Different users have different risk profiles. Power users who understand smart contracts might prefer immutable deployments. New users who need social recovery and gasless transactions might accept upgradeable implementations from trusted providers.

The Real Problem: Opaque Governance

The issue isn’t upgradeability itself—it’s opaque, unaccountable upgradeability.

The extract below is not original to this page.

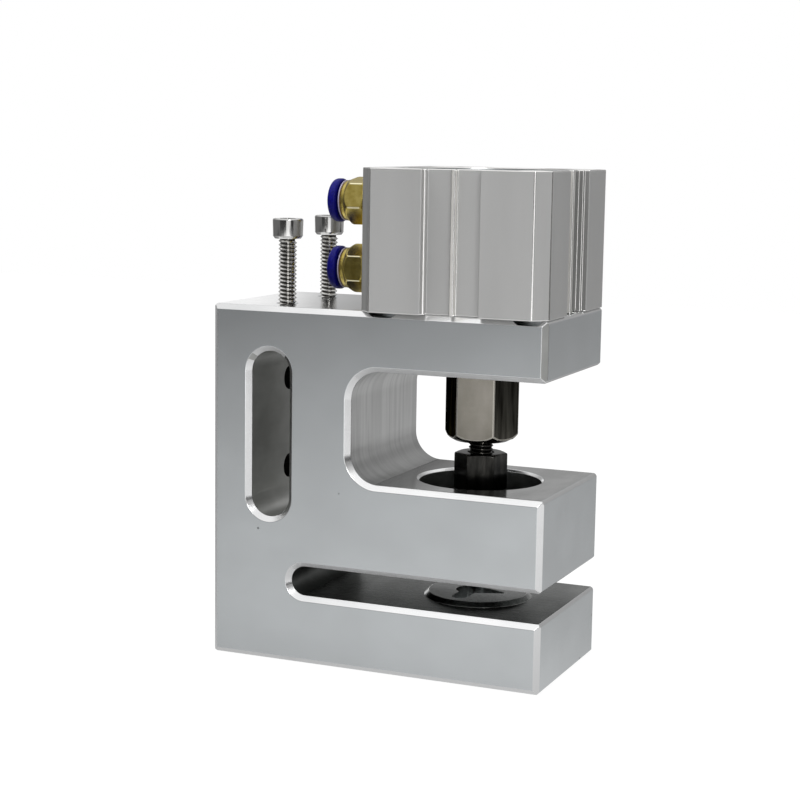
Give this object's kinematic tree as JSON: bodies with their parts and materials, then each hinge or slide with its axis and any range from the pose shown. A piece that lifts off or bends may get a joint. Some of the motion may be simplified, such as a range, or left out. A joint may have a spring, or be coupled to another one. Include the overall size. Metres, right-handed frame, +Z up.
{
  "type": "pneumatic punching machine",
  "caption": "Air-driven hole punch: block with film slot and throat, square air cylinder on its upper arm, ram with winged punch over a die, and clamp screws over an upright bar slot.",
  "frame": {"origin": "middle of the block's underside, which is also the middle of the whole part's bounding box at its bottom", "axes": "+Z up, +X from the block's closed side to its open end, +Y from the front face to the back face"},
  "size_m": [0.114, 0.062, 0.1606],
  "materials": {
    "aluminium": "milled and polished",
    "anodised": "matte anodised",
    "steel": "ground",
    "die_steel": "hardened and ground",
    "black_steel": "black oxide",
    "stainless": "bright",
    "brass": "bright turned",
    "blue_plastic": "smooth",
    "grey_plastic": "smooth",
    "rubber": "moulded"
  },
  "bodies": {
    "machine": {"frame": "aluminium", "cylinder_body": "anodised", "head_cover": "anodised", "rod_cover": "anodised", "mounting_bolt_front_left": "stainless", "mounting_bolt_front_right": "stainless", "mounting_bolt_back_left": "stainless", "mounting_bolt_back_right": "stainless", "upper_fitting_grip": "stainless", "lower_fitting_grip": "stainless", "upper_fitting_body": "brass", "lower_fitting_body": "brass", "upper_fitting_ring": "grey_plastic", "lower_fitting_ring": "grey_plastic", "upper_fitting_seal": "rubber", "lower_fitting_seal": "rubber", "head_cover_seal": "rubber", "rod_cover_seal": "rubber", "rod_seal": "rubber", "head_retaining_ring": "black_steel", "rod_retaining_ring": "black_steel", "punch_guide": "black_steel", "die_insert": "die_steel"},
    "ram": {"piston": "anodised", "upper_piston_seal": "rubber", "lower_piston_seal": "rubber", "piston_screw": "stainless", "piston_rod": "steel", "rod_coupling": "steel", "punch_stud": "black_steel", "punch_nut": "black_steel", "punch": "black_steel"},
    "upper_collar": {"upper_release_collar": "blue_plastic"},
    "lower_collar": {"lower_release_collar": "blue_plastic"},
    "front_clamp": {"clamp_screw_front": "stainless"},
    "back_clamp": {"clamp_screw_back": "stainless"}
  },
  "joints": [
    {"name": "ram", "type": "slide", "parent": "machine", "child": "ram", "axis": [0, 0, -1], "range_m": [0, 0.015]},
    {"name": "upper_collar", "type": "slide", "parent": "machine", "child": "upper_collar", "axis": [1, 0, 0], "range_m": [0, 0.0007], "stiffness_N_per_m": 400},
    {"name": "lower_collar", "type": "slide", "parent": "machine", "child": "lower_collar", "axis": [1, 0, 0], "range_m": [0, 0.0007], "stiffness_N_per_m": 400},
    {"name": "front_clamp", "type": "slide", "parent": "machine", "child": "front_clamp", "axis": [0, 0, -1], "range_m": [0, 0.02]},
    {"name": "back_clamp", "type": "slide", "parent": "machine", "child": "back_clamp", "axis": [0, 0, -1], "range_m": [0, 0.02]}
  ]
}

When I audit AA wallets, these are red flags:

:cross_mark: Upgrade multisig signers are anonymous
:cross_mark: No public documentation of upgrade process
:cross_mark: Zero timelock (instant upgrades)
:cross_mark: No way for users to opt out of upgrades
:cross_mark: Upgrade permissions aren’t clearly disclosed in the UI

Green flags look like:

:white_check_mark: Named, doxxed multisig signers with reputation at stake
:white_check_mark: Public GitHub repos with upgrade proposals and diffs
:white_check_mark: 72+ hour timelocks with emergency override procedures documented
:white_check_mark: Per-user upgrade opt-in (not automatic)
:white_check_mark: Wallet UI clearly states: “This wallet is upgradeable by [governance mechanism]”

A Proposal: Upgrade Transparency Standard

I’d love to see the AA ecosystem adopt something like an “Upgrade Transparency Standard” similar to the CER (Contract Event Registry) or security disclosure best practices:

Level 1 (Basic): Upgrade mechanism documented, timelock > 48 hours
Level 2 (Standard): Public GitHub repo, named signers, user notifications
Level 3 (Advanced): Per-user opt-in, formal verification of upgrades, third-party security reviews required

Wallets could display badges: “:green_circle: Level 3 Upgrade Transparency” to help users make informed decisions.

Final Thought

Sophia asked if she’s being overly paranoid. In smart contract security, paranoia is a feature, not a bug. But I think the solution isn’t to eliminate upgradeability—it’s to make it transparent, accountable, and user-controlled.

The AA wallet that figures out how to offer both upgrade flexibility AND user sovereignty will win the market. Because right now, we’re forcing users to choose between convenience and control. Good design should never require that tradeoff.